Please also write to the diplomatic mission or embassy of the People’s Republic of China in your respective country.

Geneva-Paris, February 8, 2010.

Kindly inform us of any action undertaken quoting the code of this appeal in your reply.

The Observatory, a FIDH and OMCT venture, is dedicated to the protection of Human Rights Defenders and aims to offer them concrete support in their time of need. The Observatory was the winner of the 1998 Human Rights Prize of the French Republic.

To contact the Observatory, call the emergency line:

  • E-mail: Appeals@fidh-omct.org
  • Tel and fax OMCT + 41 22 809 49 39 / + 41 22 809 49 29
  • Tel and fax FIDH + 33 1 43 55 20 11 / +33 1 43 55 18 80

[1] In 2005, Mr. Huang created a website to continue domestic rights activities, publish rights protection information, and provide assistance to vulnerable groups.

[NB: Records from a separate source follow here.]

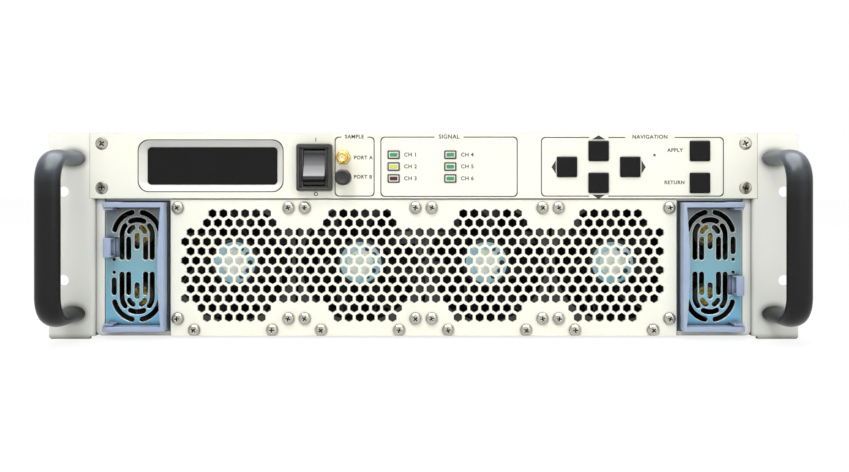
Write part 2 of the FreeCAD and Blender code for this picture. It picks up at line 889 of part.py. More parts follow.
def switch_rocker():
    """A two-faced rocker on its pins, tilted so that its top end is pressed in."""
    z = control_z - switch_drop
    half = rocker_width / 2
    reach = rocker_radius + 1
    tip = rocker_face_reach + rocker_face_rise
    outline = [
        V(-half, -tip, reach), V(-half, -rocker_face_reach + rocker_face_dip, 0), V(-half, -tip, -reach),
        V(-half, rocker_back, -reach), V(-half, rocker_back, reach),
    ]
    block = prism(outline, V(rocker_width, 0, 0))
    drum = Part.makeCylinder(rocker_radius, rocker_width, V(-half, 0, 0), X_AXIS)
    pin_half = half + rocker_pin_reach
    pins = Part.makeCylinder(rocker_pin_radius, 2 * pin_half, V(-pin_half, 0, 0), X_AXIS)
    shape = joined([block.common(drum), pins])
    shape.rotate(V(0, 0, 0), X_AXIS, -rocker_tilt)
    shape.translate(V(switch_x, 0, z))
    return shape


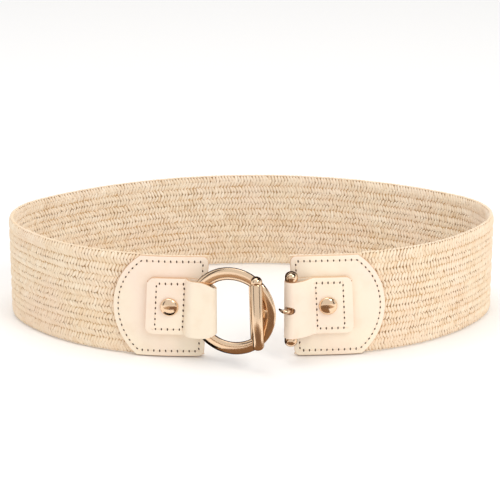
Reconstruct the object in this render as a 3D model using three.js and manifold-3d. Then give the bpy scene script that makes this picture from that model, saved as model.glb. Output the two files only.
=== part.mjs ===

[2] See Observatory Annual Report 2006. Nanguang firm is closely linked to local authorities and published a propaganda pamphlet accusing Mr. Huang Qi of being involved in the organisation of this social movement. For their part, authorities accused Mr. Huang of illegally leading and supporting retired workers of the Nanguang firm, who gather on a regular basis to demand their pension. Moreover, the managers of the business affairs office denounced, in their pamphlets, links between Nanguang workers and foreign organisations and journalists of Radio Free Asia, based in the United States.